(Exercise objective) Begin with the line that contains "obj.matrix_parent_inverse = Matrix.Identity(4)" and continue down through the line that contains "for corner in"; reproduce those lines exactly and only those.

(Data extract)
— Begin —

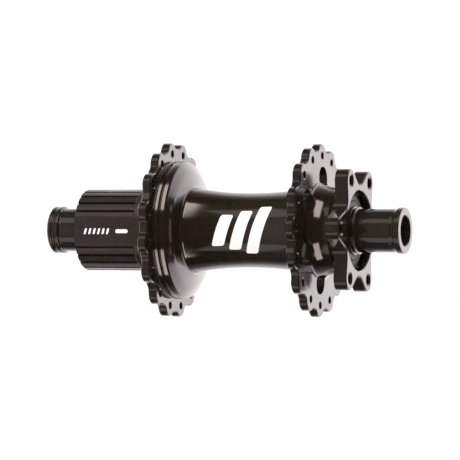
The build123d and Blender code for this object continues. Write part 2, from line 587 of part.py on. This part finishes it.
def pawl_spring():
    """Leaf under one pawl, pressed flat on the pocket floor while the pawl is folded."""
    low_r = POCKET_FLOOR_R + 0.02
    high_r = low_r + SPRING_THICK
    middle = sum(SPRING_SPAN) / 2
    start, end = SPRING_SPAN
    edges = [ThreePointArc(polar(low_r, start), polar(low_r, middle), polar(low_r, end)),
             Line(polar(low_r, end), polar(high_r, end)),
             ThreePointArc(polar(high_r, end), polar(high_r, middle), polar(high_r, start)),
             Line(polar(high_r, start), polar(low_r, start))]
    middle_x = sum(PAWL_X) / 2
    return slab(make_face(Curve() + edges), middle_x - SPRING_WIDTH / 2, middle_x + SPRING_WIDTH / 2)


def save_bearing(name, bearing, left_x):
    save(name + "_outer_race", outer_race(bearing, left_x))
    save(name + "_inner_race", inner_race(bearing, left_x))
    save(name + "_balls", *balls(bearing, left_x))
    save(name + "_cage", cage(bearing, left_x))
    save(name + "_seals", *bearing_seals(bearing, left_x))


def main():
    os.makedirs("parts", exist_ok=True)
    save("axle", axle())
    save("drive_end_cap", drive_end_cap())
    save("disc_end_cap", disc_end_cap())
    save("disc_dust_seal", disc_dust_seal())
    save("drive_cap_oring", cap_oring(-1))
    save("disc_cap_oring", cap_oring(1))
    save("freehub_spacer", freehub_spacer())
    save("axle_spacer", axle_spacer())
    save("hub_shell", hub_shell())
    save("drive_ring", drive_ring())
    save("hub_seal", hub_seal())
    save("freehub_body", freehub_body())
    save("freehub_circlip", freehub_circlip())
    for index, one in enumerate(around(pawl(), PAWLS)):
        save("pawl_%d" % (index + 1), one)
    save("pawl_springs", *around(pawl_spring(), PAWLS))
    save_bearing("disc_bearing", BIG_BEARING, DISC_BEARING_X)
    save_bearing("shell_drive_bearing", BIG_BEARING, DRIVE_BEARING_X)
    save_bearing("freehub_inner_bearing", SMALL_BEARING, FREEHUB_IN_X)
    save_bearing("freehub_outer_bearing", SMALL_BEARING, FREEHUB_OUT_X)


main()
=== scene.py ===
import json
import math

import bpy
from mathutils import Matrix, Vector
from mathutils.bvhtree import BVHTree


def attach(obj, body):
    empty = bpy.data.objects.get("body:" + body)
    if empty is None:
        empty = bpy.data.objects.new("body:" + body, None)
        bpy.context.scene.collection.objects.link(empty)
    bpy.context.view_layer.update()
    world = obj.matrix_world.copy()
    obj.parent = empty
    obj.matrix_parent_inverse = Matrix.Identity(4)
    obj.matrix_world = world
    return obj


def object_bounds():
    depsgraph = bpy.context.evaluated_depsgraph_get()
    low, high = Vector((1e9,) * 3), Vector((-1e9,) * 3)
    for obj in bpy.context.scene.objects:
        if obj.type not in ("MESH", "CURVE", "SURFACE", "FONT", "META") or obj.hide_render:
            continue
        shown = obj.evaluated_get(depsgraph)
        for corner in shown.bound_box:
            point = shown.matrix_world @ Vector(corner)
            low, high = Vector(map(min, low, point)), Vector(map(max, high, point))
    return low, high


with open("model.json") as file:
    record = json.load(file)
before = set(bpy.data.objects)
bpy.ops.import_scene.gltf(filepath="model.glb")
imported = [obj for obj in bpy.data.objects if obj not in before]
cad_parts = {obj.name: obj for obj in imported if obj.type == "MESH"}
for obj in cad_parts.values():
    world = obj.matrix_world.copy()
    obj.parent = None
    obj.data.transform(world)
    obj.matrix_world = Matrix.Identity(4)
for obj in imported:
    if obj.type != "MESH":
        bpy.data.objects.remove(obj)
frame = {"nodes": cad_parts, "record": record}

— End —

(Solved exercise)
    obj.matrix_parent_inverse = Matrix.Identity(4)
    obj.matrix_world = world
    return obj


def object_bounds():
    depsgraph = bpy.context.evaluated_depsgraph_get()
    low, high = Vector((1e9,) * 3), Vector((-1e9,) * 3)
    for obj in bpy.context.scene.objects:
        if obj.type not in ("MESH", "CURVE", "SURFACE", "FONT", "META") or obj.hide_render:
            continue
        shown = obj.evaluated_get(depsgraph)
        for corner in shown.bound_box:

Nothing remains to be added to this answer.